To The Well For Water is the second album from Irish singer-songwriter Bernadette Morris and comes some ten years after her debut All The Ways You Wander. After such a long time (in which an EP was released), it’s not surprising this second album is very different to the first. To start, the inclusion of Ryan Beagan on double bass and Paul O’Reilly on saxophone, in the impressive backing line-up, brings new depth and complexity to the music. Perhaps more importantly though, this is a much more personal album.
While All The Ways You Wander was an album of traditional songs, all tracks but one on To The Well for Water are written by Bernadette, on her own or with various collaborators. Lyrics explore themes of life, self-belief, and love, drawing on Bernadette’s own thoughts and experiences. For the first time, she also includes songs that draw on her profound Christian faith.
‘Fanore’ is the first of two tracks that celebrate the beauty of the Irish landscape. Written with Matt McGinn, who also provides backing vocals, the song describes the beauty of the coastline around the West Coast village, that Bernadette visits each year. The lively tune contains part of a traditional jig, ‘Jerry’s Beaver Hat’, played on fiddle and whistle.

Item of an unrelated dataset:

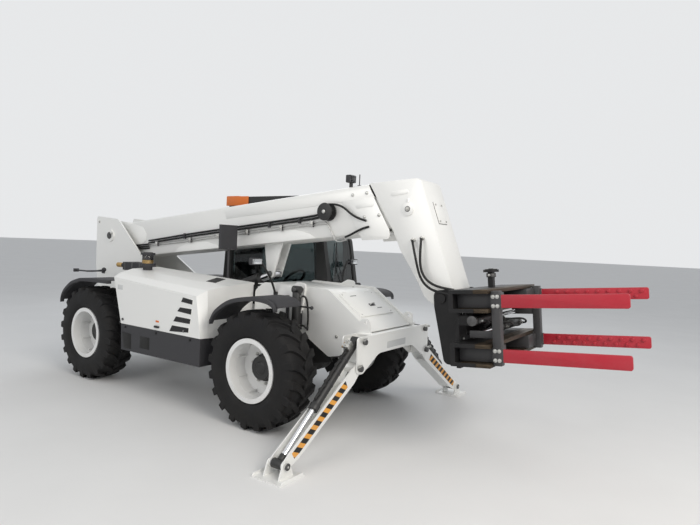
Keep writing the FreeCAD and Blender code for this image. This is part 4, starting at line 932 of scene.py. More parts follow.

The landscape around Bernadette’s home near Loch Neagh is celebrated in ‘The Silver Birch’. She takes particular delight in a crop of Silver Birch and the wildlife seen there; “Madah Rua and Fiadh Rua run wild and free, between the silver birch and me”. Those are the fox and red deer. The gentle tune includes a good whistle solo.
Another song written with Matt McGinn follows. ‘Leave Your Troubles’ is a very lively and cheerful Americana style song, about how music, songs and company can take us away from life’s troubles. Enda Scahill of We Banjo 3 plays some impressive banjo, while Ross Holmes of Mumford & Sons, and Nity Gritty Dirt Band provides great bluegrass fiddle. Foot stomping stuff!
The title track, written with Cormac Neeson, has a gentle but soulful tune, in which John McCullough’s piano is prominent. The lyrics emphasise the importance of finding our own way and being ourselves, regardless of the expectations and the actions of bullies. These subjects are a recuring theme on this album.
Written with Declan Sinnott, ‘Let Go’ has a jaunty, light-hearted tune and a message about the need to let go of relationships that are over. “Always a fight, who’s wrong or right, we’ll never know, Let go’. Going endlessly over it all won’t help anyone!
Another Americana style song follows. ‘Better Way’ was inspired by a US internal flight, on which Bernadette noticed the contrast between the structured straight lines of human constructs – such as roads and field boundaries – and a river meandering through the landscape in its own way. Interestingly, this becomes an analogy for life, in which the straight lines are the easiest to take, but not always the best way. We need to trust our instincts and follow our own path. That’s good advice, but easier said than done. If only life wasn’t so annoyingly difficult!
The first of two songs with a Christian theme follows. ‘Calling Out Your Name’, written with Scottish Songwriter Bob McNeil, is about asking God to teach people how to pray. The tune has an appropriately serious and soulful feel.
A more upbeat tune follows, with a nice recuring fiddle melody. Written with Johnny Brady, ‘Believe In Yourself’ could be an appropriate, but less elegant, title for the album. The song is about finding self-belief after a damaging relationship.
‘Not Alone’, written with Anthony Toner, is the second song with a Christian message, but is musically very different from ‘Calling Out Your Name’. It opens with a jazzy guitar riff, and jazz touches continue, notably with Paul O’Reilly’s saxophone solo. The theme of the song is finding consolation in Mary, and references the isolation experienced by many during lockdowns.
‘John O’Dreams’ might not need much introduction. Written by English singer-songwriter Bill Caddick, it’s been covered many times, by artists as diverse as Christy Moore and Max Boyce, while Bernadette fell in love with the version by Anais Mitchell and Rachel Ries. A great song, and well performed here, with Bernadette singing in unison with her long time friend Joanne Reihill.
For the final track, Bernadette returns to a very personal and difficult subject, her three miscarriages. She has already bravely addressed this in her song ‘Until We Meet Again’, and does so again here, in ‘Rainbow After A Storm’. Happily, Bernadette now has three children and, as rainbows come after storms, they are her rainbow children. With its gentle tune and ending with a line from ‘Sing a Rainbow’ this is the most sentimental track on the album, but understandably so
A very personal end then, for a very personal album. The songs on To The Well For Water cover subjects that matter to Bernadette. The result is a heartfelt, as well as a positive, gentle, and optimistic album. The converse of this is that it lacks any of the fire or angst that many might want from music, but that’s not what this album is about. The intention is to be uplifting and to give hope. The songs are intelligent, well-crafted, and beautifully performed by Bernadette and the very fine musicians who she has worked with. A very likeable album.